▸ **TASK OBJECTIVE**:
Set down the material below in full, matching it exactly.

▸ **DATA EXCERPT**:
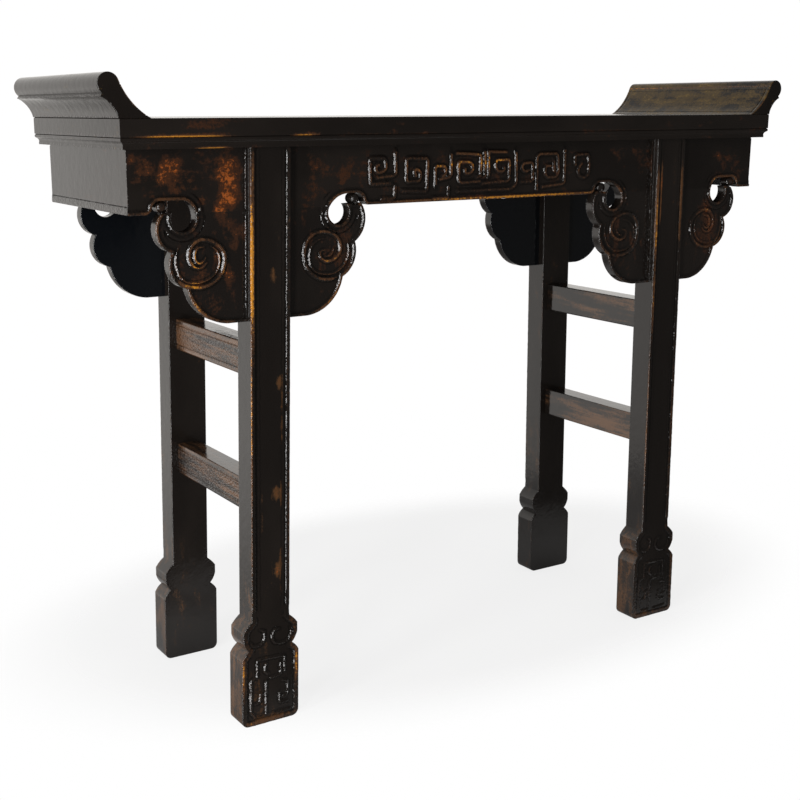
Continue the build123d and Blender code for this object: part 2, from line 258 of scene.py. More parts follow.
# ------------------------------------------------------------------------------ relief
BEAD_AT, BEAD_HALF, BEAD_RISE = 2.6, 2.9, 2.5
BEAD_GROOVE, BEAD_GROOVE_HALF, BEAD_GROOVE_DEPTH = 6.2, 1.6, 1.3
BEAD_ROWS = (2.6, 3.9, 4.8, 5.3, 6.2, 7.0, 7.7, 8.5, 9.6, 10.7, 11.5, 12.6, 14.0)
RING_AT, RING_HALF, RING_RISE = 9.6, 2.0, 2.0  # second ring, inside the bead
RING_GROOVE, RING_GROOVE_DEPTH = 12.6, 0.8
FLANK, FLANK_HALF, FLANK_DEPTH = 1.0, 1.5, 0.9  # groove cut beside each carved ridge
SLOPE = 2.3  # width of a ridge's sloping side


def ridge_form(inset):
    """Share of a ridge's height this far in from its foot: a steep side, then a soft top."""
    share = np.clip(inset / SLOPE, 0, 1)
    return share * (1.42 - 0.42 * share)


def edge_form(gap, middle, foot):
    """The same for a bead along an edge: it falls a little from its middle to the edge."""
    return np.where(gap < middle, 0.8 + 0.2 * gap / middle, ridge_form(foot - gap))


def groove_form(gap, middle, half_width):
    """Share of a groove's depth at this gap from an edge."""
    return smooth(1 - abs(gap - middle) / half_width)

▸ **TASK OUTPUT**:
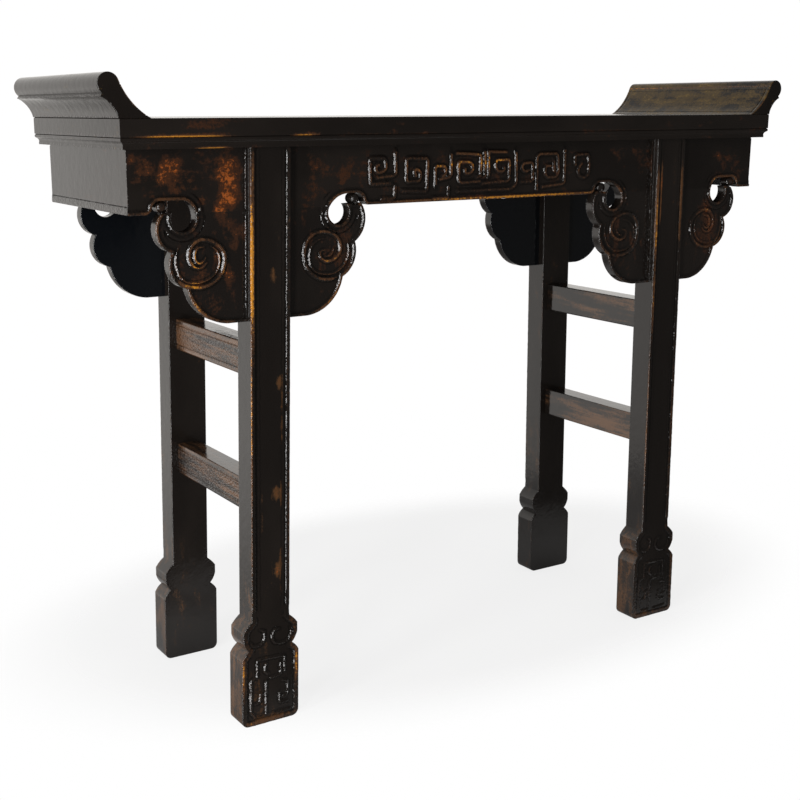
Continue the build123d and Blender code for this object: part 2, from line 258 of scene.py. More parts follow.
# ------------------------------------------------------------------------------ relief
BEAD_AT, BEAD_HALF, BEAD_RISE = 2.6, 2.9, 2.5
BEAD_GROOVE, BEAD_GROOVE_HALF, BEAD_GROOVE_DEPTH = 6.2, 1.6, 1.3
BEAD_ROWS = (2.6, 3.9, 4.8, 5.3, 6.2, 7.0, 7.7, 8.5, 9.6, 10.7, 11.5, 12.6, 14.0)
RING_AT, RING_HALF, RING_RISE = 9.6, 2.0, 2.0  # second ring, inside the bead
RING_GROOVE, RING_GROOVE_DEPTH = 12.6, 0.8
FLANK, FLANK_HALF, FLANK_DEPTH = 1.0, 1.5, 0.9  # groove cut beside each carved ridge
SLOPE = 2.3  # width of a ridge's sloping side


def ridge_form(inset):
    """Share of a ridge's height this far in from its foot: a steep side, then a soft top."""
    share = np.clip(inset / SLOPE, 0, 1)
    return share * (1.42 - 0.42 * share)


def edge_form(gap, middle, foot):
    """The same for a bead along an edge: it falls a little from its middle to the edge."""
    return np.where(gap < middle, 0.8 + 0.2 * gap / middle, ridge_form(foot - gap))


def groove_form(gap, middle, half_width):
    """Share of a groove's depth at this gap from an edge."""
    return smooth(1 - abs(gap - middle) / half_width)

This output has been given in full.